Другое дело, что совсем богатых понять сложно. Это совершенно другая ментальность, они не живут рядом даже с обычными миллионерами. Это элита. Я себя к элите не отношу, я отношусь к тем, кто отдает вещи в химчистку и ездит без трех машин с охраной. По большому счету за последние 20 лет мои пристрастия никак не изменились.
– А отношение людей к вам изменилось?
– Да нет. Как-то сложился устойчивый круг тех, с кем я поддерживаю отношения. Это люди, с кем связан по бизнесу, с кем его начинал. Они в чем-то схожи со мной.
– Задавая вопрос, я имела в виду посторонних людей, для которых вы как человек с деньгами потенциально становитесь объектом охоты. К примеру, после публикации новой версии топ-100 на сайте был весьма любопытный форум. Женщины особенно интересовались размером богатства, степенью жадности и степенью женатости участников сотни.
– (Улыбается.) Что касается частной жизни, то я совершенно непубличный человек. Круг общения достаточно узкий. В нем все в основном трудоголики, работаем иногда и по воскресеньям, поэтому времени на публичные, но нерабочие мероприятия как-то нет. Так что никто пока не покушался на мою личную жизнь. Хотя, может быть, после вашей статьи, женщины и потянутся. (Смеется.)
– Интересно, когда вы находитесь среди других людей, сама мысль, что вы – пусть и обычный, но миллионер, не тешит самолюбие?
– Есть самоутверждение за счет богатства, а есть самоутверждение богатого за счет других. Это разные вещи. Для большинства предпринимателей деньги – это не возможность их потратить, это обыкновенный инструмент для работы. Такой же, как кисть или станок.
– Но в отличие от станка вы этот инструмент легко можете превратить в возможность потратить...
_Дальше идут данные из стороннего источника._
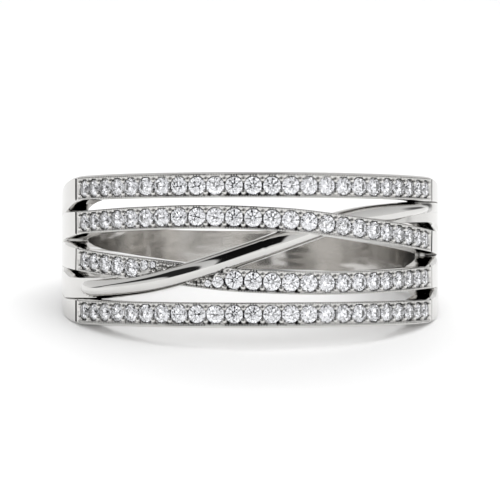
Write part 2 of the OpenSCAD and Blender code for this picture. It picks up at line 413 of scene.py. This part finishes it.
def bar_outline(turn):
    """The bar's rounded top, which ends in a ridge with a round nose beside a level shelf."""
    outward = 1 if turn > 0 else -1
    half = BAR_W / 2
    change = ease(progress(turn, *NARROWS))
    share = 1 - (1 - (RIDGE_RIGHT if turn > 0 else RIDGE_LEFT)) * change
    shelf = BAR_CROWN * (1 - change)
    outer_depth = BAR_CROWN * (1 - ease(progress(turn, *COMES_UP)))
    rise = RIDGE_HEIGHT * ease(progress(turn, *RISES))
    nose = limit(progress(turn, *NOSE))
    inner_wide, outer_wide = widening(bar, turn, -outward), widening(bar, turn, outward)
    inner_lip, outer_lip = (LIP_SLOPE * min(wide, BAR_LIP_MOST) for wide in (inner_wide, outer_wide))
    # From the shelf's edge to the outer edge, as (place towards the outer side, depth)
    points = [(-half - inner_wide, shelf + BAR_SIDE + inner_lip),
              (-half - inner_wide + BEVEL + inner_lip, shelf)]
    steps = COLUMNS - 4
    for k in range(steps + 1):
        u = -math.cos(math.pi * k / steps)
        height = math.sqrt(max(0.0, 1 - u * u - nose * nose))
        base = shelf + (outer_depth - shelf) * ease((u + 1) / 2)
        points.append((half - 2 * half * share * (1 - u) / 2 + (RIDGE_STEP if k == 0 else 0.0),
                       base - (base + rise) * height))
    points.append((half + outer_wide + OUTER_STEP, outer_depth + BAR_SIDE + outer_lip))
    points = [(outward * x, depth) for x, depth in points]
    return points if outward > 0 else points[::-1]


# How far the corners on the finger's side are rounded off, from a strand's edge inwards, and the turns over
# which that fades out before the shoulders
INNER_ROUND = [0.09, 0.035, 0.008]
ROUND_FADE = 4


def inner_round(strand, k, turn):
    """How far an inner corner of a strand is rounded off, fading out where it joins the shoulder."""
    j = min(k, COLUMNS - 1 - k)
    outside = (strand is bottom_row and k < COLUMNS / 2) or (strand is top_row and k > COLUMNS / 2)
    fade = 1.0 if outside else ease((OPEN_TURN - abs(turn)) / ROUND_FADE)
    return (INNER_ROUND[j] if j < len(INNER_ROUND) else 0.0) * fade


def strand_section(strand, turn):
    """A closed section: the outer face from low to high, then the inner face back again."""
    lean = strand.lean(turn)
    z_mid, half = strand.z(turn), strand.width / 2
    outer, inner = [], []
    for k, (x, depth) in enumerate(outline(strand, turn)):
        inner_radius = BORE_R + inner_round(strand, k, turn)
        for radius, points in ((strand.top(turn) - depth, outer), (inner_radius, inner)):
            low, high = strand.edges(turn, OUTER_R if points is outer else BORE_R)
            across = x
            if strand.name == "top_row" and x > 0:
                across = x / half * (high - z_mid)
            elif strand.name == "bottom_row" and x < 0:
                across = x / half * (z_mid - low)
            t = turn - math.degrees(across * math.sin(lean) / OUTER_R)
            points.append(place(t, z_mid + across * math.cos(lean), radius))
    return outer + inner[::-1]


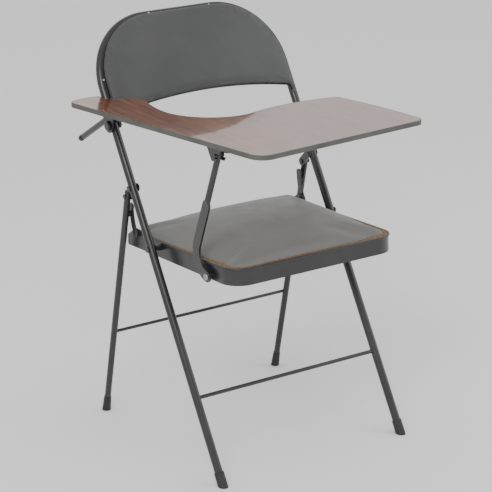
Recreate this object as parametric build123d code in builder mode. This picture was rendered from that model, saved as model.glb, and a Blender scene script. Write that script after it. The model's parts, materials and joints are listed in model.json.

– Знаете, есть поговорка: в двух костюмах не выносят... Большинство предпринимателей, не губернаторов Чукотки, а именно обыкновенных предпринимателей едят икру не чаще других. Во-первых, это вредно, а надо следить за здоровьем и есть обыкновенную гречневую кашу с йогуртом. Во-вторых, деньги – мерило не столько богатства, сколько успеха. Насколько тебя оценило общество в целом. У одного это 15 тысяч рублей ежемесячно в виде заработной платы. У другого – 100 миллионов в год в виде дивидендов. Конечно, хочется получать больше, но не для того, чтобы потратить, а для того, чтобы в личной зачетке вместо «тройки» появилась «четверка» или «пятерка».
– Вы можете назвать конечную цель, ради которой зарабатываете деньги?
– Конечная цель, как говорят гуру бизнеса, должна быть за рамками жизни, иначе человек сам себя ограничивает. То есть, если строите компанию, она должна существовать и после вас. Мне тоже, наверное, хочется, чтобы компания продолжалась.
– Ваши дети готовы ее продолжить?
– Это сложный вопрос. Не знаю. У них есть еще время выбрать. И вообще, не обязательно дети должны стать продолжателями. Потому что в этом случае вы их подталкиваете, решаете за них, а потом под конец жизни ребенок придет к тебе и скажет: «Ты мне жизнь испортил, загнал в этот бизнес, а я бы мог стать великим». Не факт ведь, что он не добьется на своем пути чего-то гораздо большего.